## [Written exercise]
Without altering anything, output the material below.

******

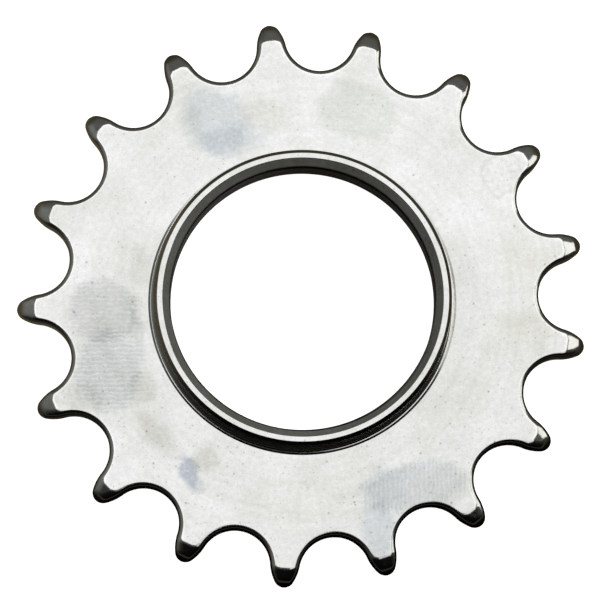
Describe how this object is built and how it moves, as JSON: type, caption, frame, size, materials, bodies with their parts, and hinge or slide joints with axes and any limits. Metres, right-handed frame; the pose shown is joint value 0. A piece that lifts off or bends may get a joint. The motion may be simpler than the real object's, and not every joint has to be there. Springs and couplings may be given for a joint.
{
  "type": "fixed gear cog",
  "caption": "Flat toothed steel ring for a bicycle chain, with a low round boss and a threaded bore right through it.",
  "frame": {"origin": "on the bore axis, at the flat back face that the cog lies on", "axes": "+Z along the bore axis, from the flat back face to the boss; +X through the middle of a tooth"},
  "size_m": [0.0734, 0.0738, 0.0077],
  "materials": {
    "steel": "satin nickel-plated steel, ground flat on its faces and tumbled on its edges"
  },
  "bodies": {
    "root": {"cog": "steel"}
  },
  "joints": []
}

******

## [Problem solution]
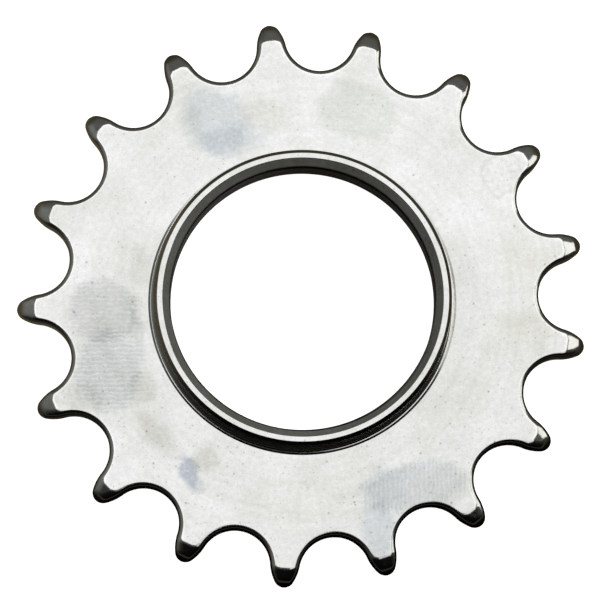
Describe how this object is built and how it moves, as JSON: type, caption, frame, size, materials, bodies with their parts, and hinge or slide joints with axes and any limits. Metres, right-handed frame; the pose shown is joint value 0. A piece that lifts off or bends may get a joint. The motion may be simpler than the real object's, and not every joint has to be there. Springs and couplings may be given for a joint.
{
  "type": "fixed gear cog",
  "caption": "Flat toothed steel ring for a bicycle chain, with a low round boss and a threaded bore right through it.",
  "frame": {"origin": "on the bore axis, at the flat back face that the cog lies on", "axes": "+Z along the bore axis, from the flat back face to the boss; +X through the middle of a tooth"},
  "size_m": [0.0734, 0.0738, 0.0077],
  "materials": {
    "steel": "satin nickel-plated steel, ground flat on its faces and tumbled on its edges"
  },
  "bodies": {
    "root": {"cog": "steel"}
  },
  "joints": []
}